The business value of deploying 2FA extends beyond breach prevention. Reduced incident response costs, lower cyber insurance premiums, and faster audit cycles all improve the return on investment for 2FA programs.
Pro Tip: When a user loses a hardware key or device, require identity verification through a separate, pre-approved channel (like a video call with IT) before restoring access. Attackers frequently target account recovery processes as a bypass route.

The uncomfortable truth: 2FA is essential, but not invincible
Here is what we at LogMeOnce think the security industry does not say clearly enough: 2FA is one of the highest-impact controls you can deploy, and it is still beatable if you pick the wrong method or get complacent.
Real-time phishing attacks using adversary-in-the-middle (AiTM) proxies can bypass non-hardware 2FA, capturing both passwords and one-time codes in the same session. SMS codes and even TOTP codes can be stolen this way before they expire. These are not theoretical edge cases. AiTM phishing kits are openly sold on cybercrime forums and used in targeted attacks against enterprise credentials.
NIST recognized this problem. That is why AAL3 exists and why the industry is moving toward passkeys and hardware security keys as the preferred standard. Physical possession of a hardware key cannot be remotely stolen. Its cryptographic handshake is domain-bound, so a fake login page receives nothing it can use.
Our perspective: treat 2FA as a critical layer in your defense, not the final one. Organizations that deploy TOTP and consider the job done are better off than those with no second factor, but they are not done. Advanced 2FA solutions that include phishing-resistant authenticators, anomaly detection, and continuous authentication monitoring are the next logical step. Security is a living practice. Review your authentication controls at least annually, track emerging attack techniques, and update your methods accordingly.
The gap between “we have 2FA” and “we have secure 2FA” is where attackers are winning right now. Close it deliberately.
Strengthen your security posture with enterprise-grade 2FA solutions
Knowing that 2FA is essential is one thing. Actually deploying it in a way that is scalable, compliant, and manageable across a real organization is another challenge entirely.
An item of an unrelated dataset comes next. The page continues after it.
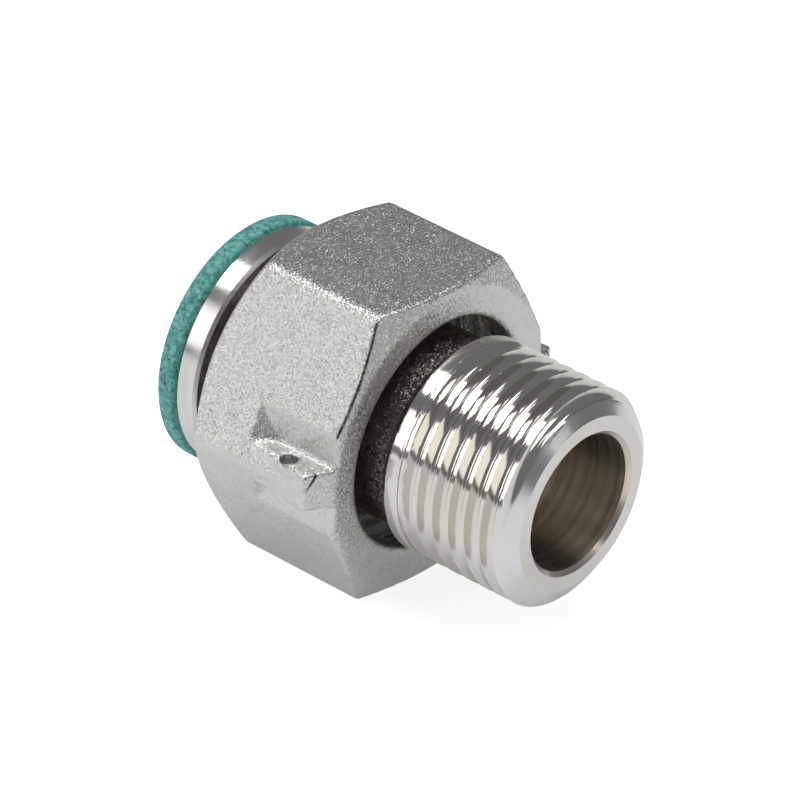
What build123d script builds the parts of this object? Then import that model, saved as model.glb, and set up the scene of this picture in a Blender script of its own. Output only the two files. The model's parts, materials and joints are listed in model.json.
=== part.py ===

LogMeOnce gives IT managers and security teams the tools to deploy, manage, and audit 2FA at enterprise scale. From cybersecurity solutions built for organizations of all sizes to robust two-factor authentication options that align with NIST AAL2+ requirements, LogMeOnce covers the full authentication stack. Paired with industry-leading password management benefits, the platform reduces credential risk while keeping user experience simple and consistent. Whether you are starting your 2FA program or upgrading from SMS to phishing-resistant methods, LogMeOnce makes the transition practical, not painful.
Frequently asked questions
How does two-factor authentication protect against credential stuffing?
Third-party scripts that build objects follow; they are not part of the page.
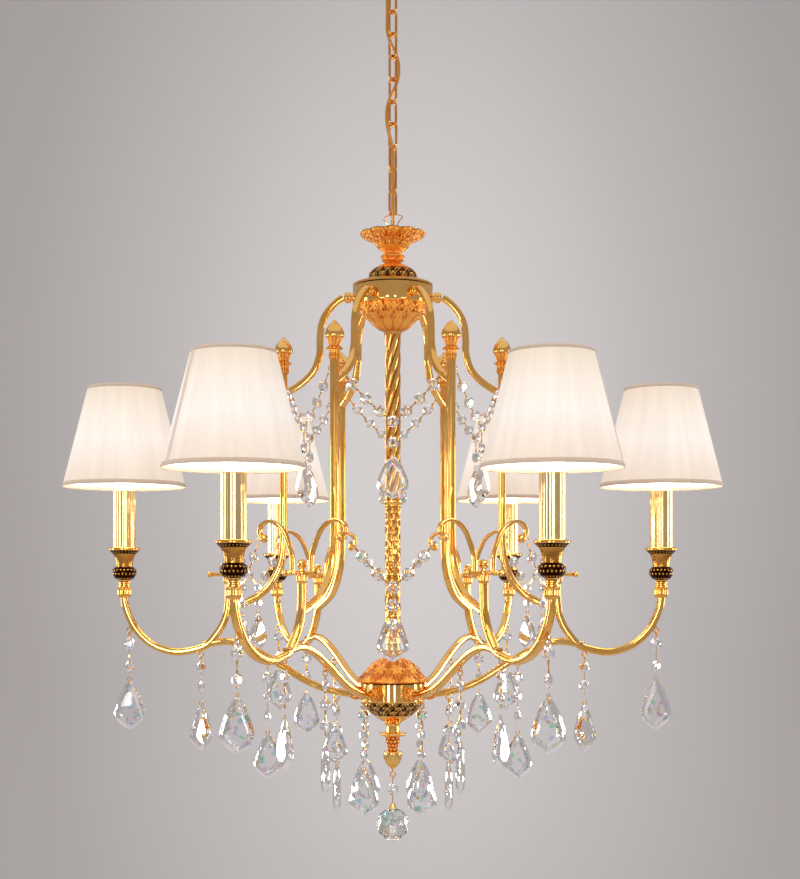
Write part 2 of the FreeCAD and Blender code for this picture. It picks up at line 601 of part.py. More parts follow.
def crystals(arm, branch):
    eyes = [eyelet(OUTER_DROP, arm), eyelet(ARM_DROP, arm), eyelet(INNER_DROP, branch),
            eyelet(HUB_DROP, branch)]
    eye_top = BALL_HOOK + 2 * EYELET_R
    ball_eye = ring(EYELET_R, EYELET_WIRE_R, Vector(0, 0, BALL_HOOK + EYELET_R), Y_AXIS)
    stem = rod(Vector(0, 0, eye_top), Vector(0, 0, eye_top + EYELET_STEM + 1), EYELET_WIRE_R)
    acorn = nodes["base_acorn"].translated(Vector(0, 0, DATUM_DROP))
    ball_eye = ball_eye.fuse(stem).cut(acorn)
    add("drop_eyelets", *each_arm(Part.makeCompound(eyes)), ball_eye)

    for index, piece in enumerate(strands(OUTER_DROP, OUTER_TURN)):
        add(f"outer_drop_{index + 1}", piece)
    for index, piece in enumerate(strands(ARM_DROP, ARM_TURN)):
        add(f"arm_drop_{index + 1}", piece)
    add("inner_drops", *strands(INNER_DROP, INNER_TURN))
    add("hub_drops", *strands(HUB_DROP, HUB_TURN))
    add("upper_swags", *between_arms(swag(POST_R, BAR / 2 + 1.1, UPPER_SWAG)))
    add("lower_swags", *between_arms(swag(INNER_BAR_R, LYRE_TIP, LOWER_SWAG)))

    crown_z = BALL_HOOK + EYELET_WIRE_R + RING_GAP + RING_WIRE_R - RING_R
    top_ring = ring(RING_R, RING_WIRE_R, Vector(0, 0, crown_z), X_AXIS)
    start = Vector(0, 0, crown_z - RING_R - RING_WIRE_R)
    middle = Vector(0, 0, BALL_BEAD)
    ball = Vector(0, 0, BALL_CENTRE)
    cap = turned([(4, -262.2), (2, -257)])
    sphere = Part.makeSphere(BALL_R, ball)
    pieces = [top_ring, bead().translated(middle), sphere, cap.cut(sphere),
              between(start, middle, PIN_GAP, BEAD_R),
              rod(middle - Vector(0, 0, BEAD_R), Vector(0, 0, -257), PIN_R)]
    add("ball_drop", *pieces)


def main():
    ceiling_fitting()
    chain_and_cord()
    knob = crown()
    column()
    arm, branch, post, scroll = bars()
    scroll = largest_solid(scroll.cut(post).cut(knob))
    add("arms", *each_arm(arm))
    add("lower_branches", *each_arm(branch))
    add("posts", *each_arm(post))
    add("crown_scrolls", *each_arm(scroll))
    finial = turned([(5, FINIAL_SEAT), (6.6, 260), (6.6, 269), (9.5, 270.5), (6, 274), (6.6, 275.5),
                     (9, 282), (10.8, 283.7), (10.6, 288), (8.5, 293), (5.5, 297),
                     (2.2, 300), (1.8, 303), (0, 303)], 0, POST_R)
    add("post_finials", *each_arm(finial))
    arm_tops()
    candle()
    shade()
    crystals(arm, branch)

    os.makedirs("parts", exist_ok=True)
    for name, shape in nodes.items():
        assert shape.isValid(), name
        shape.exportStep(f"parts/{name}.step")
    print(len(nodes), "nodes,", sum(len(shape.Solids) for shape in nodes.values()), "solids")


main()
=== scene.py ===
import math

import bpy
from mathutils import Matrix, Vector


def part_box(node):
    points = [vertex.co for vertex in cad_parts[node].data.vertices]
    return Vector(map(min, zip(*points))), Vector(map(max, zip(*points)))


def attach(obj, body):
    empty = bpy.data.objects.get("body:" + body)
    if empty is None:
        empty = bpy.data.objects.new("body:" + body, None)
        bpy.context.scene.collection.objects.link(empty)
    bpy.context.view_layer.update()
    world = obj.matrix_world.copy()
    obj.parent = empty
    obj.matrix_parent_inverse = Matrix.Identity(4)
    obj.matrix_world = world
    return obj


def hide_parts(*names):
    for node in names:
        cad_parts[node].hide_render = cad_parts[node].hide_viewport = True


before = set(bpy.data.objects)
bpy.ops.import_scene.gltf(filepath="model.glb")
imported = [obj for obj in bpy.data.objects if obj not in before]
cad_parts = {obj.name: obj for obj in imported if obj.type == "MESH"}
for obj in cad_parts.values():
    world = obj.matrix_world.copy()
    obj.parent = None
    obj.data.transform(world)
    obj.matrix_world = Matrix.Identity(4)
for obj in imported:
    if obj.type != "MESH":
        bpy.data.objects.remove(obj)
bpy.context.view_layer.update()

# Six-arm brass chandelier with cloth shades and cut crystals. Outlines and centre lines are in
# millimetres, as (radius, height above the arm datum), and are scaled as each piece is made.

MM = 0.001
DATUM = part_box("column_collar")[0][2] - 98.5 * MM
ARMS = 6
CANDLE_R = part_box("candle_sleeves")[1][0] / MM - 13.5
POST_R = 131.0
INNER_BAR_R = 197.0
BAR = 9.2
SCROLL_BAR = 8.6
BRANCH_BAR = 8.8
SHADE_BOTTOM = 122.5
SHADE_TOP = 242.0
SHADE_BOTTOM_R = 73.0
SHADE_TOP_R = 43.2
LYRE_TIP = 56.5
BALL_HOOK = -225.0
BALL_BEAD = -240.0
BALL_CENTRE = -281.5
FIXTURE = "fixture"


# Gathering points and faces

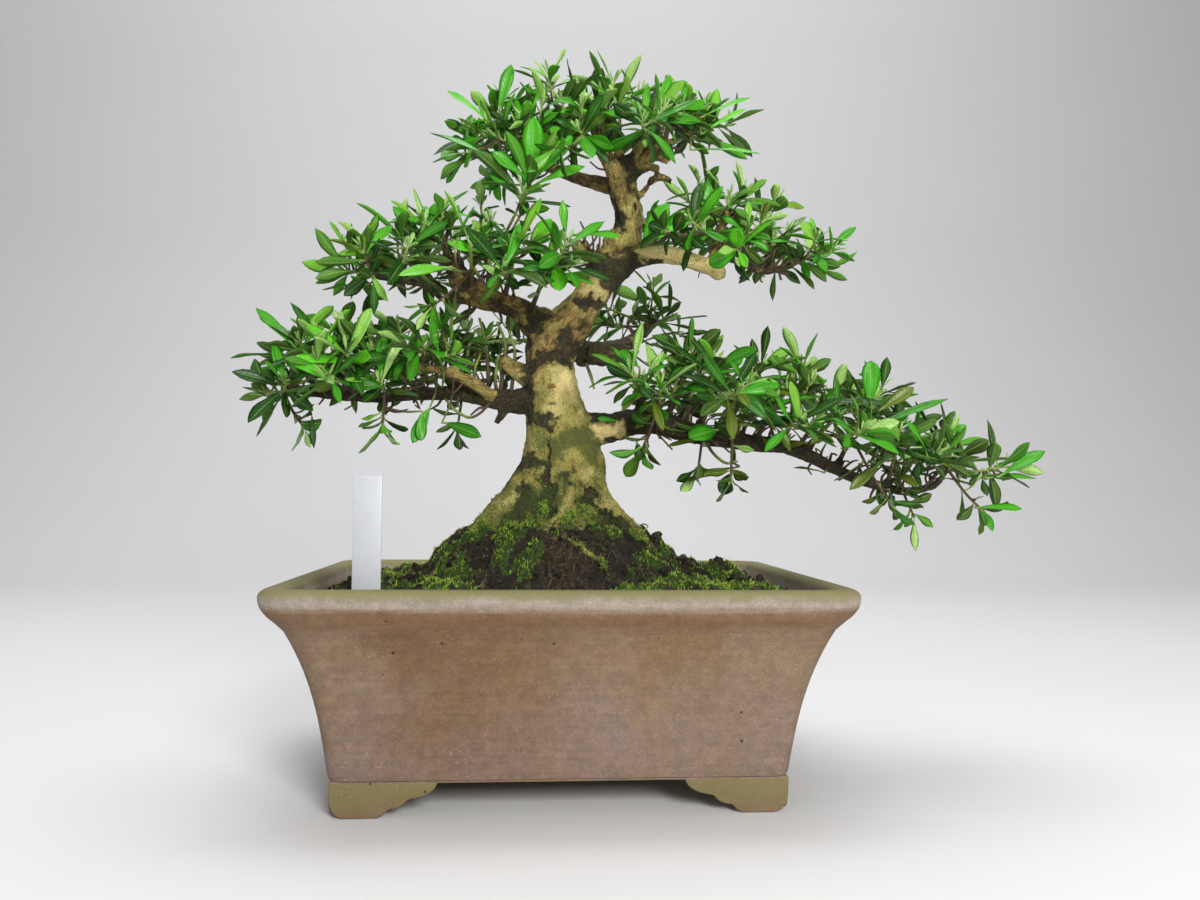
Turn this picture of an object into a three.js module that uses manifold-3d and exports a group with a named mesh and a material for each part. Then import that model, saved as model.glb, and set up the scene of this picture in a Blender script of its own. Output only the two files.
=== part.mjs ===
// A satsuki azalea bonsai in its footed stoneware pot, as named solids.
// Millimetres, +Z up, +X to the right of the front view, -Y towards the viewer.
// The plan below has its origin under the middle of the pot; the last section moves it under the middle of the whole.
import * as THREE from "three";
import { mergeVertices } from "three/addons/utils/BufferGeometryUtils.js";
import Module from "manifold-3d";

const GAP = 0.3; // what touching pieces keep between their meshes

// ---------------------------------------------------------------- driving sizes

const pot = {
  height: 120.5,
  footHeight: 17.8,
  baseHalfX: 122.5,
  baseHalfY: 88,
  baseCorner: 9,
  lean: 14, // how far the wall leans out beyond the base,
  curl: 18.5, // and how much further it curls out to the lip
  wall: 9,
  floor: 9,
  lipWidth: 13,
  outsideHeights: [45, 62, 78, 90, 98],
  insideHeights: [50, 70, 85, 97, 107.5],
  innerRound: { rise: 4, run: 3 }, // between the inside of the wall and the floor
  drainRadius: 14,
  drainX: 62,
  wireRadius: 3,
  wireX: 22,
  footInset: 1,
  footThickness: 14,
  legAlongX: 57,
  legAlongY: 46,
};

const soil = { level: 109, moundRise: 30, moundX: 84, moundY: 64 };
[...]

2FA blocks most credential stuffing attacks by requiring a second, non-password factor attackers cannot access, even when passwords are leaked. MFA blocks 96 to 99% of phishing and credential stuffing attempts in practice.
Is SMS 2FA still safe for organizational use?
SMS 2FA carries significant vulnerabilities, including SIM swapping and real-time interception. SMS 2FA was bypassed in 90% of Twilio-related incidents, so security teams should prefer app-based TOTP or hardware security keys for sensitive systems.
What does NIST recommend for enterprise 2FA?
NIST recommends multi-factor authentication for all higher-sensitivity applications, ideally using phishing-resistant methods. NIST SP 800-63B defines AAL2 and AAL3 requirements, with AAL3 mandating hardware-based authenticators for the highest-risk environments.
How quickly can organizations see the impact of 2FA?
The impact is rapid and measurable. Google’s 2SV auto-enrollment produced a 50% decrease in compromised accounts shortly after rollout, demonstrating that 2FA delivers results from day one of deployment.